We can now see that R2 is sending ICMP time exceeded message to R1 and R3.

R1: ICMP: time exceeded rcvd from 12.12.12.2
R3: ICMP: time exceeded rcvd from 23.23.23.2

This is because the TTL was set to 1. The TTL expired while in transit.

Now we setup a peering between R1 and R2 using the loopbacks. We will disable
the connected-check.

R1(config-router)#nei 2.2.2.2 remote-as 1
R1(config-router)#nei 2.2.2.2 update lo0
R1(config-router)#nei 2.2.2.2 disable-connected-check
R2(config-router)#nei 1.1.1.1 remote-as 1
R2(config-router)#nei 1.1.1.1 update lo0
R2(config-router)#nei 1.1.1.1 disable-connected-check

Now according to the people that say that TTL must be 2 for peering to come up
we will prove that this is wrong. The reason peering does not come up when using
loopbacks is that BGP is checking if it is directly connected or not. We take a
look at a BGP packet sent when using the disable-connected-check.

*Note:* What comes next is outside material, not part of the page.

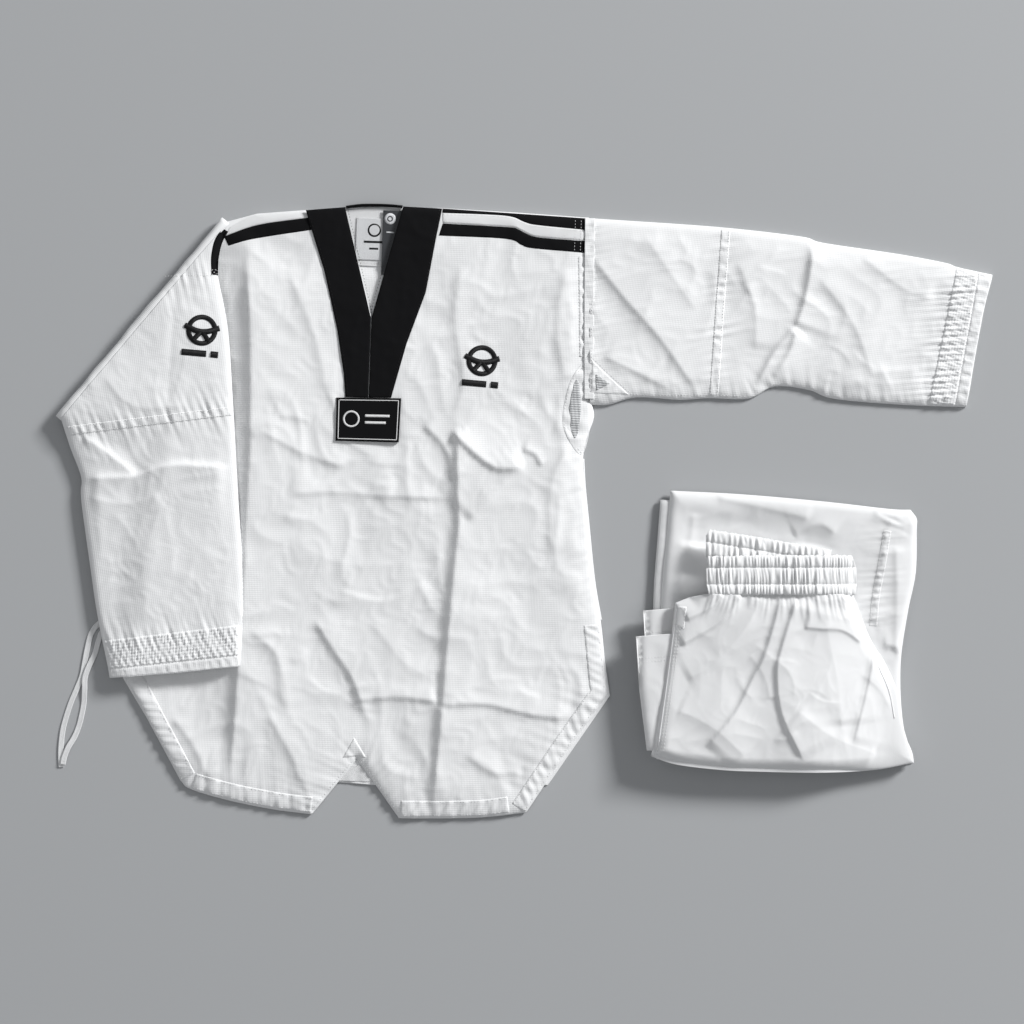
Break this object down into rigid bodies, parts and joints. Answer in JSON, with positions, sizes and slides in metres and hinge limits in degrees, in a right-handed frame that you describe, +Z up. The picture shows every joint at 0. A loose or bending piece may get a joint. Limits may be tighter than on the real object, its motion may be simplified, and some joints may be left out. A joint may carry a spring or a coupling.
{
  "type": "martial arts uniform",
  "caption": "Taekwondo uniform laid flat: V-neck pullover jacket, one sleeve spread and one folded over the body, with folded elastic-waist trousers beside it.",
  "frame": {"origin": "on the surface the uniform lies on, at the middle of the laid-out jacket and trousers without the two side ties", "axes": "+X towards the wearer's left, along the spread sleeve; +Y from the hem towards the neck; +Z up, out of the surface"},
  "size_m": [1.0291, 0.6772, 0.045],
  "materials": {
    "white_cotton": "matt white dobby weave",
    "white_trim": "matt white plain weave, stitched",
    "lining_cotton": "matt white lining",
    "black_cloth": "matt black twill",
    "airy_mesh": "open knitted mesh",
    "woven_label": "smooth woven label",
    "tag_card": "coated card",
    "trouser_twill": "smooth white twill"
  },
  "bodies": {
    "jacket_body": {"front_panel": "white_cotton", "back_panel": "white_cotton", "underarm_gusset_left": "white_trim", "mesh_insert_left": "airy_mesh", "side_seam_left": "white_trim", "side_seam_right": "white_trim", "collar_band_left": "black_cloth", "collar_band_right": "black_cloth", "collar_band_back": "black_cloth", "front_patch": "black_cloth", "back_neck_facing": "lining_cotton", "size_label": "woven_label", "shoulder_tape_white_left": "white_trim", "shoulder_tape_black_left": "black_cloth", "shoulder_tape_back_left": "black_cloth", "shoulder_tape_white_right": "white_trim", "shoulder_tape_black_right": "black_cloth", "side_vent_facing_left": "white_trim", "side_vent_facing_right": "white_trim", "hem_facing_left": "white_trim", "hem_facing_right": "white_trim", "hem_notch_gusset": "white_trim", "back_hem_facing": "lining_cotton", "armhole_band_left": "white_trim", "chest_emblem": "black_cloth", "right_sleeve_stub": "white_cotton", "tie_tab": "white_trim", "side_tie_front": "white_trim", "side_tie_back": "white_trim"},
    "left_upper_sleeve": {"left_sleeve_front": "white_cotton", "left_sleeve_back": "white_cotton", "left_sleeve_seam_band": "white_trim", "left_sleeve_gusset": "airy_mesh"},
    "left_forearm": {"left_forearm_front": "white_cotton", "left_forearm_back": "white_cotton", "left_cuff_quilting": "white_trim", "left_cuff_hem": "white_trim"},
    "right_upper_sleeve": {"right_sleeve_back": "white_cotton", "right_sleeve_front": "white_cotton", "right_sleeve_seam_band": "white_trim", "shoulder_tape_turned": "black_cloth", "sleeve_emblem": "black_cloth"},
    "right_forearm": {"right_forearm_back": "white_cotton", "right_forearm_front": "white_cotton", "right_cuff_quilting": "white_trim", "right_cuff_hem": "white_trim"},
    "hang_tag_card": {"hang_tag": "tag_card"},
    "trouser_legs": {"trouser_leg_left": "trouser_twill", "trouser_leg_right": "trouser_twill", "trouser_leg_end_left": "trouser_twill", "trouser_leg_end_right": "trouser_twill", "trouser_inseam": "white_trim"},
    "trouser_waist": {"trouser_front_panel": "trouser_twill", "trouser_back_panel": "trouser_twill", "trouser_side_seam": "white_trim", "trouser_crotch_seam": "white_trim", "waistband_front": "white_trim", "waistband_rear": "white_trim", "pocket_welt": "white_trim"}
  },
  "joints": [
    {"name": "left_shoulder_fold", "type": "hinge", "parent": "jacket_body", "child": "left_upper_sleeve", "pos_m": [0.06874, 0.22396, 0.01015], "axis": [-0.0016, -1, 0], "range_deg": [0, 170]},
    {"name": "left_elbow_fold", "type": "hinge", "parent": "left_upper_sleeve", "child": "left_forearm", "pos_m": [0.29636, 0.21649, 0.01015], "axis": [0.1409, 0.99, 0], "range_deg": [-165, 0]},
    {"name": "right_shoulder_fold", "type": "hinge", "parent": "jacket_body", "child": "right_upper_sleeve", "pos_m": [-0.42401, 0.21104, 0.01015], "axis": [-0.6428, -0.766, 0], "range_deg": [0, 175]},
    {"name": "right_elbow_fold", "type": "hinge", "parent": "right_upper_sleeve", "child": "right_forearm", "pos_m": [-0.40615, 0.03565, 0.02045], "axis": [0.9975, 0.0706, 0], "range_deg": [-165, 0]},
    {"name": "hang_tag_swing", "type": "hinge", "parent": "jacket_body", "child": "hang_tag_card", "pos_m": [-0.15079, 0.32202, 0.00475], "axis": [0, 0, 1], "range_deg": [-20, 3]},
    {"name": "trousers_lift", "type": "slide", "parent": "jacket_body", "child": "trouser_legs", "axis": [0, 0, 1], "range_m": [0, 0.3]},
    {"name": "trousers_unfold", "type": "hinge", "parent": "trouser_legs", "child": "trouser_waist", "pos_m": [0.28, -0.2857, 0.03205], "axis": [1, 0, 0], "range_deg": [0, 170]}
  ]
}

We clearly see that the TTL is 1 but the session still comes up. This proves
that is is not TTL that is expiring when peering to loopbacks!

R1#sh bgp all sum
For address family: IPv4 Unicast
BGP router identifier 1.1.1.1, local AS number 1
BGP table version is 9, main routing table version 9
2 network entries using 240 bytes of memory
2 path entries using 104 bytes of memory
3/2 BGP path/bestpath attribute entries using 372 bytes of memory
1 BGP AS-PATH entries using 24 bytes of memory
0 BGP route-map cache entries using 0 bytes of memory
0 BGP filter-list cache entries using 0 bytes of memory
Bitfield cache entries: current 1 (at peak 2) using 32 bytes of memory
BGP using 772 total bytes of memory
BGP activity 5/3 prefixes, 5/3 paths, scan interval 60 secs

Neighbor        V    AS MsgRcvd MsgSent   TblVer  InQ OutQ Up/Down  State/PfxRcd
2.2.2.2         4     2      83      80        9    0    0 00:02:45        1

Finally I want to bring up another disadvantage of using the ebgp-multihop
command when peering between directly connected routers using loopbacks.
We have a peering between R2 and R3. What happens when we shutdown the
interface on either router?

R2(config-router)#int f1/0
R2(config-if)#sh
R2(config-if)#
%OSPF-5-ADJCHG: Process 1, Nbr 3.3.3.3 on FastEthernet1/0 from FULL to DOWN, Neighbor Down: Interface down or detached
R2(config-if)#
%LINK-5-CHANGED: Interface FastEthernet1/0, changed state to administratively down
%LINEPROTO-5-UPDOWN: Line protocol on Interface FastEthernet1/0, changed state to down
R2(config-if)#do sh bgp ipv4 uni
BGP table version is 11, local router ID is 2.2.2.2
Status codes: s suppressed, d damped, h history, * valid, > best, i - internal,
              r RIB-failure, S Stale
Origin codes: i - IGP, e - EGP, ? - incomplete

   Network          Next Hop            Metric LocPrf Weight Path
*  33.33.33.33/32   3.3.3.3                  0             0 3 i

When we shutdown the interface the peering still stays up. This is because when using
ebgp-multihop the fast-external-fallover feature can not be used at the same time. This could
lead to blackholes since the peering stays up until the hold time expires (180s). In our
case we have no valid next-hop but what if we put in a default route?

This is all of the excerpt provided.